Shana Carter made a scaled tunic beneath a fiery robe which she says represents a dragon protecting its hoard – the way a librarian protects books and the people that read them.
Library Director Pat Tully said the performance was cathartic after the challenges library staff have faced over the last year. Her garb is inspired by Maude, a 70’s sitcom character that championed women’s rights.
“When our profession and our own beings are challenged and our ethics are challenged, we’re not going to sit by let that happen,” agrees Kathy Bolling, who is in a dress stitched from the preamble to the US Constitution.
The librarians get a standing ovation on the runway.
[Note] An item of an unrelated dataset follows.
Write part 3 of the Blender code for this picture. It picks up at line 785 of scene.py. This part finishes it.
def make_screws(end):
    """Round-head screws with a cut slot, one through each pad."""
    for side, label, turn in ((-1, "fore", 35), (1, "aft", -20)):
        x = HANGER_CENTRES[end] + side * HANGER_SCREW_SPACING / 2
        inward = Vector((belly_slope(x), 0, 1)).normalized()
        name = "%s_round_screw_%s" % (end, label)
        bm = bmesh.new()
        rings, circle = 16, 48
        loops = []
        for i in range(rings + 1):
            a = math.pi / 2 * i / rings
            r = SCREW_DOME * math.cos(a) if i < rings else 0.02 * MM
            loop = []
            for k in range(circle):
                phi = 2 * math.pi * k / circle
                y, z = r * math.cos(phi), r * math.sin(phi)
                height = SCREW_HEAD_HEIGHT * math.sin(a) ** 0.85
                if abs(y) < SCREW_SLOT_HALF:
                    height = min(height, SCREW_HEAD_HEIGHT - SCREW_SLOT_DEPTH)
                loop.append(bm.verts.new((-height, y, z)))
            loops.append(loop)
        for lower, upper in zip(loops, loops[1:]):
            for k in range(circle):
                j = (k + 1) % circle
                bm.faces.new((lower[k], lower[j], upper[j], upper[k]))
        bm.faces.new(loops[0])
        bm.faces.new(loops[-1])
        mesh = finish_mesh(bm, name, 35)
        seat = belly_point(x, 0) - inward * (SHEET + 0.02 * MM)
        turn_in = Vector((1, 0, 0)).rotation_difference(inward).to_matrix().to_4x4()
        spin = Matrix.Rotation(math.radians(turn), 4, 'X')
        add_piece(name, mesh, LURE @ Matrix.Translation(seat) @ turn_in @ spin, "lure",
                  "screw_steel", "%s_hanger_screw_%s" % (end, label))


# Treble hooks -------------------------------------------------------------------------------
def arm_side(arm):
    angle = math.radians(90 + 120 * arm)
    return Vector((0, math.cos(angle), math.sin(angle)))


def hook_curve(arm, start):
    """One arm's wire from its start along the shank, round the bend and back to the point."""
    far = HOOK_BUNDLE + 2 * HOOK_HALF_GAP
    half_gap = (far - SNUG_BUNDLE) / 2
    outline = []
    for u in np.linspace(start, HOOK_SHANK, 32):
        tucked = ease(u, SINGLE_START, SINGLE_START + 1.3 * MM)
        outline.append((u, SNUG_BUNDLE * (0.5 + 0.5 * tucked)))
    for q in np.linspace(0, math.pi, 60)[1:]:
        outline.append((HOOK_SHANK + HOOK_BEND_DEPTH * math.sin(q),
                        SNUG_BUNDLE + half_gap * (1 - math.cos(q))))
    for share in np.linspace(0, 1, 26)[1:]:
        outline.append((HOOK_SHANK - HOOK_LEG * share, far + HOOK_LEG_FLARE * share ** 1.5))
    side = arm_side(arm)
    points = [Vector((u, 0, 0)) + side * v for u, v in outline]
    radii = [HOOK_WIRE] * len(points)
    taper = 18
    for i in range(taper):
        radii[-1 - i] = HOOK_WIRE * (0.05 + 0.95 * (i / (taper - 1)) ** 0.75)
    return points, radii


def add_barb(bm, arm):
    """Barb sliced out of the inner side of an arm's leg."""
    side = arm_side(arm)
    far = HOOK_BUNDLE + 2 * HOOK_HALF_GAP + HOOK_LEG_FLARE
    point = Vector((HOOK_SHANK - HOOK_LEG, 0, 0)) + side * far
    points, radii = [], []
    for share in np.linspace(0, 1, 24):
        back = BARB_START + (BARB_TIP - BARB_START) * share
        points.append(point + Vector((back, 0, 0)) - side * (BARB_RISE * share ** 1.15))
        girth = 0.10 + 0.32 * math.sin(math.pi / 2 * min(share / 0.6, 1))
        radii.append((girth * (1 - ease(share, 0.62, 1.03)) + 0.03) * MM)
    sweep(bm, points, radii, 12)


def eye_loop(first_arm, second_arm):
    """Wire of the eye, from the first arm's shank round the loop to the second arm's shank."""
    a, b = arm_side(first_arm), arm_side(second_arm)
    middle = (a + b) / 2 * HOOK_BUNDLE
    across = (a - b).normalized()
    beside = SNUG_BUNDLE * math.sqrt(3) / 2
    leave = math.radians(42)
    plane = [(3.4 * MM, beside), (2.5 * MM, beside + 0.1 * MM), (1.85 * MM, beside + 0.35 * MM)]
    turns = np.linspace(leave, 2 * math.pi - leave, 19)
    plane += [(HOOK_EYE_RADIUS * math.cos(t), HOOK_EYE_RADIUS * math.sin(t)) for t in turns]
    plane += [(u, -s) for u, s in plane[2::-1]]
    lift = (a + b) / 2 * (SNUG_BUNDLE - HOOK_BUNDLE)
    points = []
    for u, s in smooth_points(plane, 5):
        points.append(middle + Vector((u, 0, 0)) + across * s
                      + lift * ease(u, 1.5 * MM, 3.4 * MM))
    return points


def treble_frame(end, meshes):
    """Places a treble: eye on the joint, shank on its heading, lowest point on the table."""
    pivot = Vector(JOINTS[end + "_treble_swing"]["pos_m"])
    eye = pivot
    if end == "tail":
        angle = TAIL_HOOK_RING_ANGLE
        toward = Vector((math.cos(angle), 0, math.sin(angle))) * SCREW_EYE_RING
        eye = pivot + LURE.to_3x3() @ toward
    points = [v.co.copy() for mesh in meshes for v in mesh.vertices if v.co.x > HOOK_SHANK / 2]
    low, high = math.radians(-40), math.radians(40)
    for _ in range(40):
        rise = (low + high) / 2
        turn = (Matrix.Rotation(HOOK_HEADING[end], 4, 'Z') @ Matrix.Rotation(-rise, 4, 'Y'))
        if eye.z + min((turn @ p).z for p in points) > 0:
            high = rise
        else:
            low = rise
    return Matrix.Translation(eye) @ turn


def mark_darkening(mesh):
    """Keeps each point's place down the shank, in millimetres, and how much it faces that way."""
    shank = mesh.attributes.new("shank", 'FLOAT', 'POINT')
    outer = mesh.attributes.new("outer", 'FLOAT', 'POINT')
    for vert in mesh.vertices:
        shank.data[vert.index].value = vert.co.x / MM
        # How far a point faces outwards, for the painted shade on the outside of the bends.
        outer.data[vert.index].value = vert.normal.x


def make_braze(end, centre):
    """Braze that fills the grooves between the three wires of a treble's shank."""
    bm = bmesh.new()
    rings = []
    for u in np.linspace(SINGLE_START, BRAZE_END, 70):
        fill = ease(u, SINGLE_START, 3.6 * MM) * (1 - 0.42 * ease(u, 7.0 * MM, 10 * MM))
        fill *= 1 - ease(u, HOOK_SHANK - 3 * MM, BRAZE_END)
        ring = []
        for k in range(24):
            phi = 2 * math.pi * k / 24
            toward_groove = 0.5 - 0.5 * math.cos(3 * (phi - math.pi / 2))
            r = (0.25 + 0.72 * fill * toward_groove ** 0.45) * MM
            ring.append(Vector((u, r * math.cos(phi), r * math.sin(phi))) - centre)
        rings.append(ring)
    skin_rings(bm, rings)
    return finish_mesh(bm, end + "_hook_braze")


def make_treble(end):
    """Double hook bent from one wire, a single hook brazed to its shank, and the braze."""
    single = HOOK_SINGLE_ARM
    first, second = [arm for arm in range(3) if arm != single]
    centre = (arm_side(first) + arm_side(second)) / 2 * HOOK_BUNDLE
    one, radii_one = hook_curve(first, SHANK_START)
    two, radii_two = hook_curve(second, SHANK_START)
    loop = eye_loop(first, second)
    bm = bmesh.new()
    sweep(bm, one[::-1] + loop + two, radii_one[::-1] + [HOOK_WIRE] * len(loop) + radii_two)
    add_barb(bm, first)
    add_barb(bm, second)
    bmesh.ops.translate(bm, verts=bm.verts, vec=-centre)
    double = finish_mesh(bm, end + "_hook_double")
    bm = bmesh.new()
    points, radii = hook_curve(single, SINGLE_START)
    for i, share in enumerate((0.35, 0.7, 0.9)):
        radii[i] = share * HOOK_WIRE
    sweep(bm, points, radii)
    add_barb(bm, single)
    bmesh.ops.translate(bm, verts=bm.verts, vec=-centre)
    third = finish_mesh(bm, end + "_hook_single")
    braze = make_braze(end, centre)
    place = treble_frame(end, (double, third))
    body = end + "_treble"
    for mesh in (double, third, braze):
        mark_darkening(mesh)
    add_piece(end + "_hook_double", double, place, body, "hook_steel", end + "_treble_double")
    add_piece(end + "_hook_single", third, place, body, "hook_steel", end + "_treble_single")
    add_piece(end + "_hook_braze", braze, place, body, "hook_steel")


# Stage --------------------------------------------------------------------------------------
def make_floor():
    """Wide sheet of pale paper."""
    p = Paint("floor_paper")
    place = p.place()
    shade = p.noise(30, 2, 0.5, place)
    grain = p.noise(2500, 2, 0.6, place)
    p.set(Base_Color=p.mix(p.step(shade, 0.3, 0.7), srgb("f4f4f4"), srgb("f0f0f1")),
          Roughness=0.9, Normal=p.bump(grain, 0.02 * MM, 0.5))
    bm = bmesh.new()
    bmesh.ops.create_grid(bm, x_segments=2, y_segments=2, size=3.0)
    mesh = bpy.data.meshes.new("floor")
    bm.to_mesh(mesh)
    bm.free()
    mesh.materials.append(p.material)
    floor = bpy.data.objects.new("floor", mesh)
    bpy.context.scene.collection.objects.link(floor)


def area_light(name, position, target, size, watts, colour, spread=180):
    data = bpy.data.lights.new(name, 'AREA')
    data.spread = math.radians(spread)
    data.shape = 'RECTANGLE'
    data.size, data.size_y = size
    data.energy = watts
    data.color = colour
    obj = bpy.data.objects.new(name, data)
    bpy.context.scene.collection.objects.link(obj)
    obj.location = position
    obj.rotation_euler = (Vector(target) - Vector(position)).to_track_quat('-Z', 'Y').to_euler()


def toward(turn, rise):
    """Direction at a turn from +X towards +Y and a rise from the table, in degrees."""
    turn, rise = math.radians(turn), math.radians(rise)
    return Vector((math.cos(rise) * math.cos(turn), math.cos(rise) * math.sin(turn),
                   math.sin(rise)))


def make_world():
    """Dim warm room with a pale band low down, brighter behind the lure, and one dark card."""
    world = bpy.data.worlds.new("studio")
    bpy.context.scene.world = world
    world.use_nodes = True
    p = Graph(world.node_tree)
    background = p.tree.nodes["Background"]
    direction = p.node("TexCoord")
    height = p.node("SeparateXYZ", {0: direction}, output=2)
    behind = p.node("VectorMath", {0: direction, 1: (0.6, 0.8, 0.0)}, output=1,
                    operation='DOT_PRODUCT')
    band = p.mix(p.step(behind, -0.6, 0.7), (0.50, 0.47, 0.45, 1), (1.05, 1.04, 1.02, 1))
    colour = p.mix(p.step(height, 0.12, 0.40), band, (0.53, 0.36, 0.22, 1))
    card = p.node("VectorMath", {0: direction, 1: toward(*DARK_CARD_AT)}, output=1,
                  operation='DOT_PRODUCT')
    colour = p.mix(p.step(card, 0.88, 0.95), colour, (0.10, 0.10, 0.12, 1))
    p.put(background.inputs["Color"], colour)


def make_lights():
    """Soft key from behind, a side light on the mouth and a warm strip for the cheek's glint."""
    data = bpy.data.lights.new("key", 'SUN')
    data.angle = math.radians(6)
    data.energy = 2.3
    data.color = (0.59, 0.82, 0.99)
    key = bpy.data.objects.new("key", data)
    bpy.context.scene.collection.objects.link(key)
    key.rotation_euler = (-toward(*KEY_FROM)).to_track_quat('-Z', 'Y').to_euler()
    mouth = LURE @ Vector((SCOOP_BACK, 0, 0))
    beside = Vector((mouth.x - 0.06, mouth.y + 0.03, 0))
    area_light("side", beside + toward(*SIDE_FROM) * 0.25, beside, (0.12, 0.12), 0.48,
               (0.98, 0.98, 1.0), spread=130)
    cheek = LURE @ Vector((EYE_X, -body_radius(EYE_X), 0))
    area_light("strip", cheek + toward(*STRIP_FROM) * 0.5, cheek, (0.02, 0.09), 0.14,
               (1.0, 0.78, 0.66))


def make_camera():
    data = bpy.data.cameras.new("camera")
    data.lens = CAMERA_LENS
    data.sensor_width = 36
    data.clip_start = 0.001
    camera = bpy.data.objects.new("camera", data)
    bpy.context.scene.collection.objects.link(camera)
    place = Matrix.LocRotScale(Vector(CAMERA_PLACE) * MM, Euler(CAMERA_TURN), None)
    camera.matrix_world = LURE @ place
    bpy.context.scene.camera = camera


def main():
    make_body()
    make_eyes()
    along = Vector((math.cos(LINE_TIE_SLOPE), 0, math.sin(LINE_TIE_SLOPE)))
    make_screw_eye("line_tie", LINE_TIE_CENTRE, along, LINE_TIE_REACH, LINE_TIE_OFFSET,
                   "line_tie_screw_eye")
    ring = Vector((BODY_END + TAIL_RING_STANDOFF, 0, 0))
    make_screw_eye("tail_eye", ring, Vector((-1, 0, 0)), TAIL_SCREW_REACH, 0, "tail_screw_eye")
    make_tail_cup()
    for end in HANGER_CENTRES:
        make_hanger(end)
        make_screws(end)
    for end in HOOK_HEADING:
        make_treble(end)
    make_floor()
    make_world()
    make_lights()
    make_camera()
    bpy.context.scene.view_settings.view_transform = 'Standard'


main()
Artist and model Loren McCue takes the stage with a unique approach to artifice.
McCue’s piece is an optical illusion all its own. She is dressed in swirling black and white and standing there on the runway, she looks utterly two dimensional – like a life-sized cutout of a sharpie sketch. McCue has been doing the Wearable Arts since the very beginning, 30 years ago.
“I was here from the get go, all of my children were raised in it – Karly, the bird thing, is one of my children,” McCue says.
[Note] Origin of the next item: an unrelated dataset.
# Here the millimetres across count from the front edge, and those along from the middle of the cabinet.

Her daughter Karly Lesko designed 100 paper birds suspended on movable wires, flown across the runway by Chandler Long.
McCue says that this show started it all – the first wearable art show not just in Alaska but the world. McCue recalls that the show started off humbly 30 years ago, more of a fashion show then what it has become – then it caught on.
According to the Ketchikan Arts and Humanities Council, which hosted the show, the first Ketchikan Wearable Arts was in 1986. That is a year before World of Wearable Art, the international show in New Zealand that made the form of expression famous and often advertises as the original, had their first runway show.
“It’s an amazing show. There is nothing like this,” says McCue. “The energy of a small town and the effort they put into this – we could rival a New York City show, I really believe that.”
At the end of the night, votes were tallied for next year’s theme. “Back to Our Roots” is the winner. The artists, some still clothed in their elaborate works of art, mingle with their adoring fans.